When the French didn't want Disney they had a riot. What's wrong with you young people today?
Others might not agree but I think Johnny Rockets is fucking delicious! and so I look forward to my new found reason to go Coney.
As a Myrtle Beach native, your portrayal of the city makes me sad. While I actually appreciate the study in extreme post-modernity that is Myrtle Beach's recent development, a la "Learning from Las Vegas" on sleeping pills, I can understand why it would be nauseating to most people. I assure you that there also are unique and authentic experiences to be had there if only you know where to look. If, however, you are a lazy tourist, you will end up in lazy tourist destinations with all the other lazy tourists. I wish you had called me. I would have shown you the good shit, but shh... it's secret.
Your elitism defines you. Fight for Coney Island, a place I love, but do not put down Myrtle beach-a terrific beach with lots of fun things to do. It is people like you who ruin peoples attitudes towards New York
Considering this site caters to the gentrifying crowd that ruined Williamsburg it seems a little disingenuous to attack bland indication on Coney Island.
By the way I am not the same Bob as the one immediately above.
the problem here is that the city is courting national chains and developers and blocking any local development and small business. it's a giant land grab from billionaires. this is what we reap when we elect Bloombergs. Stop electing Bloombergs.

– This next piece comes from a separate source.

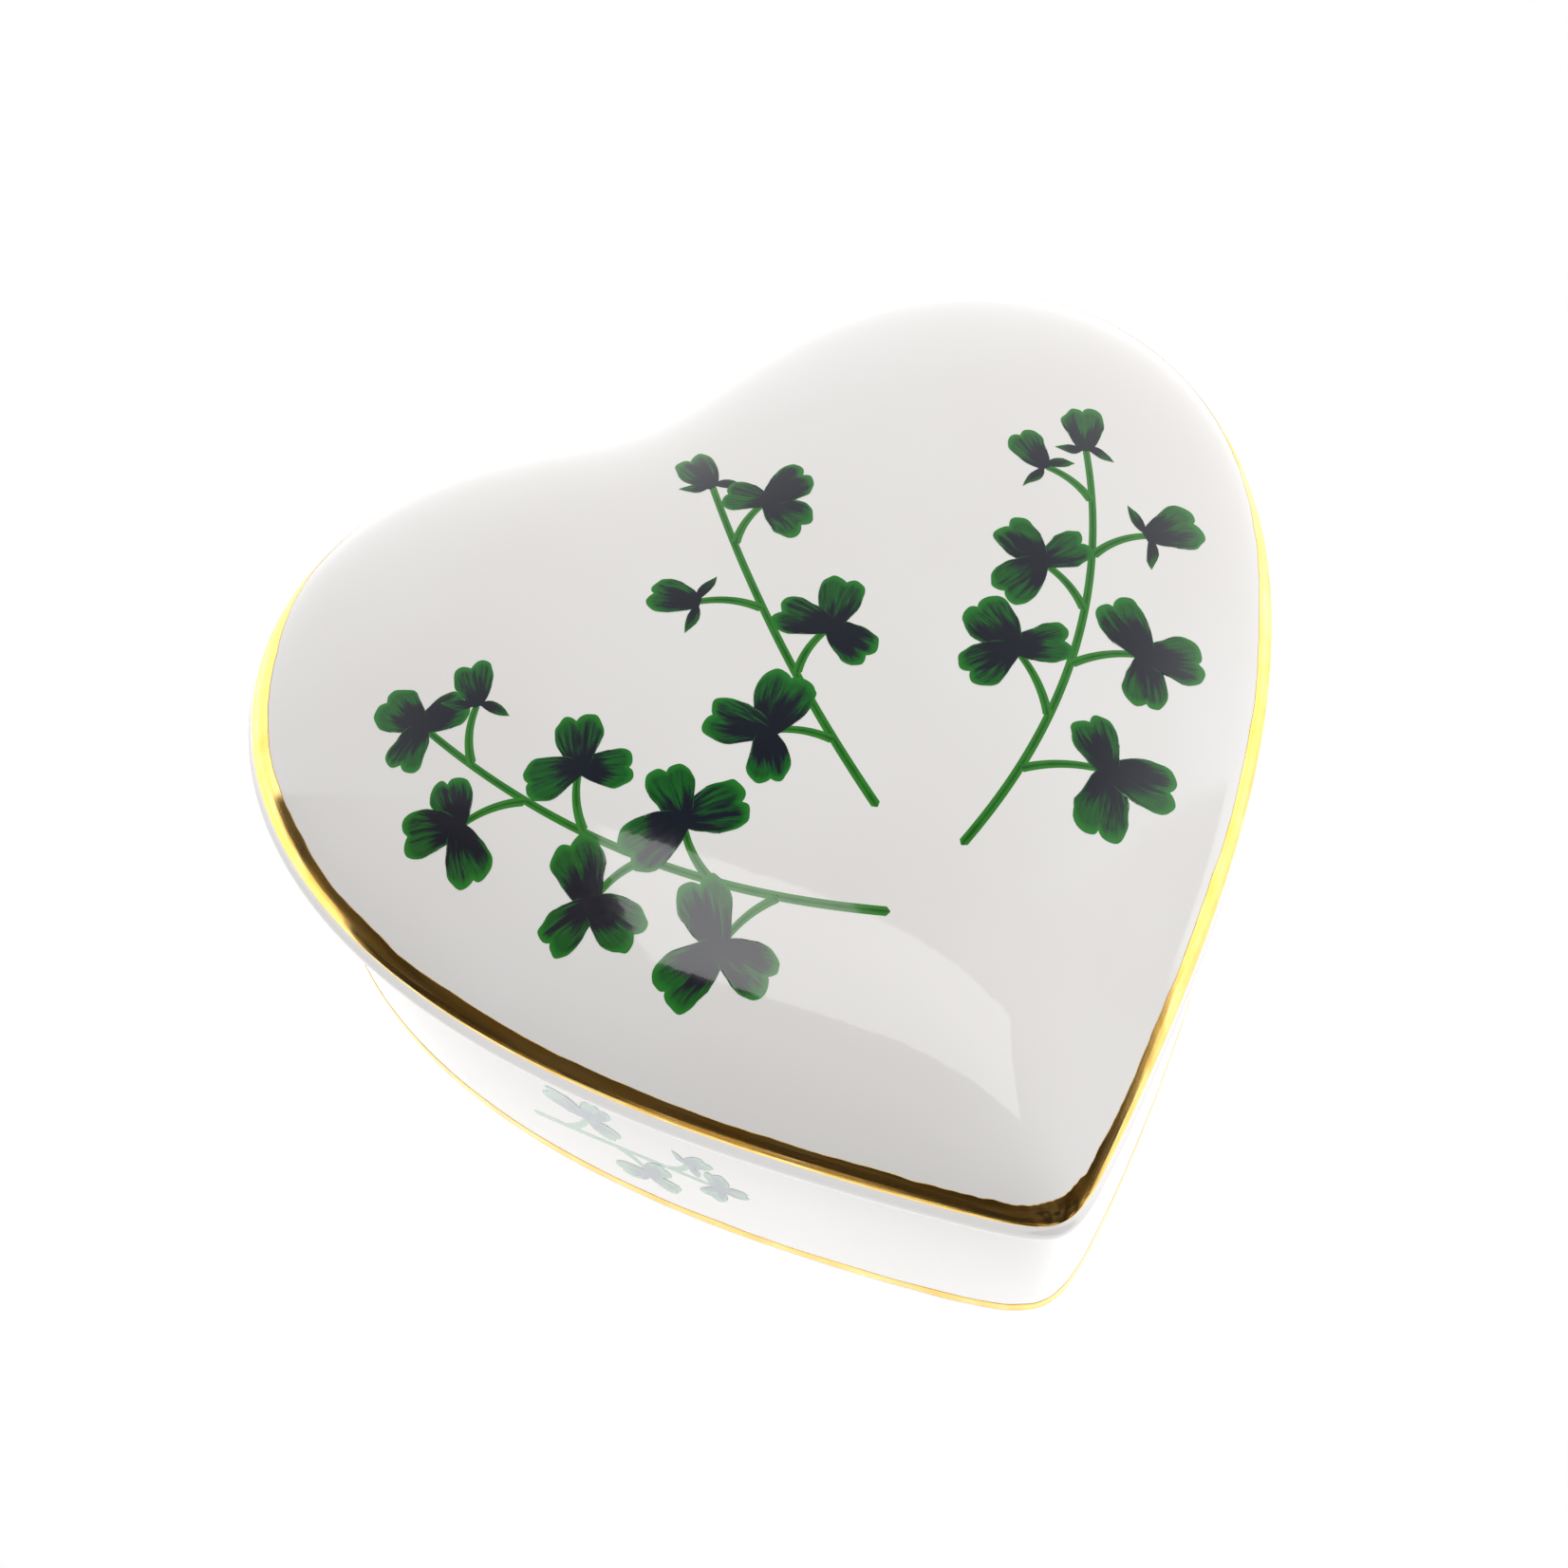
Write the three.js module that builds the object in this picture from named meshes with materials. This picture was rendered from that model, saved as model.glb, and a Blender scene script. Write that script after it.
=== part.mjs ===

Myrtle Beach is one of my FAVORITE places to visit. I think its funny that you criticize it yet it wins awards year after year for being a top 10 vacation spot, top 10 growing destination, and top 10 Best Family Beach in the country. Hmm... maybe you had a bad personal experience there??? Of course like any town/city there are bad spots (YES including Coney) so if you know where to go there is way more to offer in MB than most beach towns. I think you need to wake up and not hate so much on such a great place!